In 2005, viruses were the most common form of cyber attack affecting US business. In the last decade or so, phishing became the most dominant form of cyber attack. As devices and networks have been hardened in recent years, hackers’ attention has turned to the individual. Every organisation has people and they have become the easiest target. Social engineering techniques can be sophisticated and exploit our human nature. Phishing is also the number one cause of ransomware, the attack which cryptographically locks machines across organisations, holding them to ransom. Is the trust model broken? Do we trust too much, verify too few?
Keeping to a zero trust model
In the zero trust model, where devices are considered unsafe — regardless of company ownership, VPN and network perimeter — there are fine-grained identity and access management controls for users and services. But what about the internet and the web? Where do they fit in with the “never trust, always verify” model? Today, they don’t. The openness of the web means security providers often create blocklists by discovering sites that are found to be malicious, by automation and reporting. But, today’s blocklist services like Google Safe Browsing, Netcraft, ESET, Sophos, and the 90 vendors listed on VirusTotal miss vast numbers of phishing. Employees are often left to fill in the gaps and make crucial trust decisions that they shouldn’t have to make, and they can easily make the wrong decision. Anyone can fall for a phishing attempt, no matter the technical expertise of the person.

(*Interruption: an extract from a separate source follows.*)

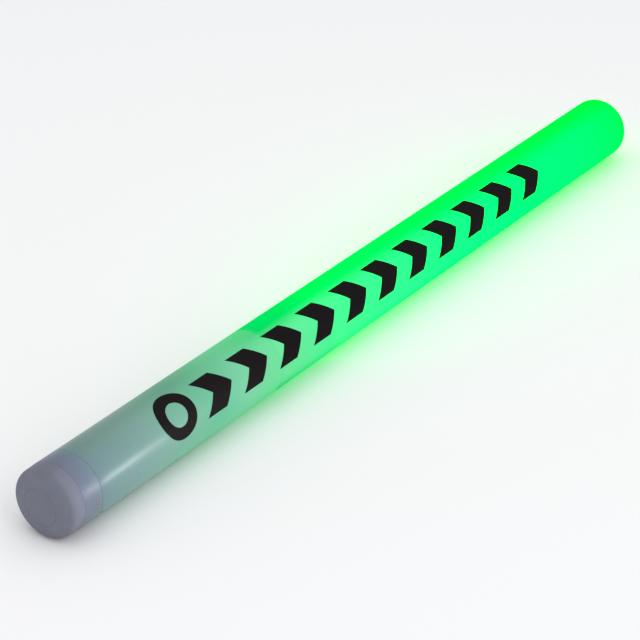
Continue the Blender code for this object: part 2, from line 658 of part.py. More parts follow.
def make_leads():
    """Insulated leads: along the pack's axis, through its discs, and on to the LED board."""
    radius = 0.5 * MM
    top = BOARD / 2 + GAP + radius
    (_, _), (_, _), (ty, tz) = around(CELL_COUNT, CELL_CIRCLE)
    first_z = CELL_CIRCLE
    board_front = SWITCH_BOARD_REAR + BOARD + GAP
    wire("white_lead", [(board_front + GAP, 0, first_z), (BAY_REAR - GAP, 0, first_z)], radius,
         "white_insulation")
    board_start = TRAY_REAR + TRAY_END + 0.5 * MM
    wire("black_lead", smooth_route([
        (board_front + GAP, 0, -2 * MM), (board_front + 3 * MM, 0, -2 * MM), (26.5 * MM, 0, -MM),
        (30 * MM, 0, 0), (46 * MM, 0, 0), (60 * MM, 0, 0), (BAY_FRONT, 0, 0),
        (board_start - 2.4 * MM, 0, 0.9 * MM), (board_start + MM, 0, top + 0.5 * MM),
        (board_start + 4 * MM, 0, top),
    ], 3), radius, "black_insulation")
    wire("red_lead", smooth_route([
        (BAY_FRONT + GAP, ty, tz), (TRAY_REAR + 3 * MM, ty, tz),
        (TRAY_REAR + 6 * MM, ty + 1.2 * MM, tz + MM), (TRAY_REAR + 9 * MM, ty + 2 * MM, -top),
        (TRAY_REAR + 11 * MM, ty + 2 * MM, -top),
    ], 3), radius, "red_insulation")
    tray_end = TRAY_REAR + TRAY_LENGTH
    for name, y, material in (
        ("led_lead_red", 0.9 * MM, "red_insulation"), ("led_lead_black", -0.9 * MM, "black_insulation")
    ):
        wire(name, smooth_route([
            (tray_end - 6.5 * MM, 2 * y, top), (tray_end - 4.5 * MM, 1.5 * y, top + 0.6 * MM),
            (tray_end - 2 * MM, y, 2.6 * MM), (tray_end + 2 * MM, y, 3 * MM),
            (LED_BOARD_REAR - TOUCHING_GAP, y, 3 * MM),
        ], 3), radius, material)


clear_scene()
AXIS = make_axis()
make_diffuser_tube()
make_tip_cap()
make_grip_liner()
make_end_cap()
make_cap_seal()
make_swivel_clip()
make_push_button()
make_switch()
make_switch_housing()
make_battery_frame()
make_cells()
make_contacts()
make_driver_tray()
make_driver_board()
make_led_head()
make_leads()
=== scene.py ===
"""Looks of the lighted traffic baton: smooth milky tube, tip, end cap, button and printed marks.

Every position is in the row frame, in metres. The baton lies along +X, and a station is a
distance in front of the end cap's outer face, along the baton's axis.
"""

import json
import math

import bmesh
import bpy
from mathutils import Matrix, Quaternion, Vector

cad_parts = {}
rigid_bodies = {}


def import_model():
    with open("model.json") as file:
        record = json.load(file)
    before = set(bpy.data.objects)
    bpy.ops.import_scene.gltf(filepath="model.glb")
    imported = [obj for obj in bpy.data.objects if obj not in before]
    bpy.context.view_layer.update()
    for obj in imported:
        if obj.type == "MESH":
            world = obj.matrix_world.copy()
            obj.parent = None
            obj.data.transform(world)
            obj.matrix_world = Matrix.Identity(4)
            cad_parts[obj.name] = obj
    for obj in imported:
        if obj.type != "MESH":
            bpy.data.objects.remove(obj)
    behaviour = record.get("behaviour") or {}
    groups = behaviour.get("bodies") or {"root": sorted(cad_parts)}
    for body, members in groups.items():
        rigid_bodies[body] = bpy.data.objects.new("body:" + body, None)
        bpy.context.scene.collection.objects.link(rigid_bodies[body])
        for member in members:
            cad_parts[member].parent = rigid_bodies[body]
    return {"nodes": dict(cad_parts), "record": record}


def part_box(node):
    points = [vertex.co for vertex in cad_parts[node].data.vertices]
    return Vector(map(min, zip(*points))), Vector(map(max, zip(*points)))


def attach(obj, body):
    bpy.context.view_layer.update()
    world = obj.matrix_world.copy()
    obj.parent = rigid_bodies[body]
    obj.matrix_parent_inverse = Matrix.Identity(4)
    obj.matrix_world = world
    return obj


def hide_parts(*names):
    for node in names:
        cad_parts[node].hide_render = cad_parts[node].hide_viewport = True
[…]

The internet was always known to be an open and untrusted environment, one to be supplanted with protocols like TLS and HTTPS to make it secure. But certificates confer encryption of the message, not authenticity of the intended server, when used in browsers. The DNS and domain names are not suited for human consumption — how are people meant to know that metrobankonline·co·uk is the official site, not metrobank·co·uk? What about login-paypal·com rather than login·paypal·com?
Should we rethink trust on the web?
How can we keep up with the rising tide of phishing on the sole basis of finding all or most of the malicious sites that pop up. Despite advances in automation and AI, can we honestly expect, in this cat-and-phish game, that blocklist services can catch most of the phish? Can businesses afford this risk? As an alternative, if an allowlist existed that covered enough of the web, would this crack the so-far intractable problem of phishing? If adopted, people and businesses could deal with entities trusted by the global community, by default.
Looking to 2023, organisations need to consider whether the status quo is sufficient, and whether we all will continue to accept the rise in phishing.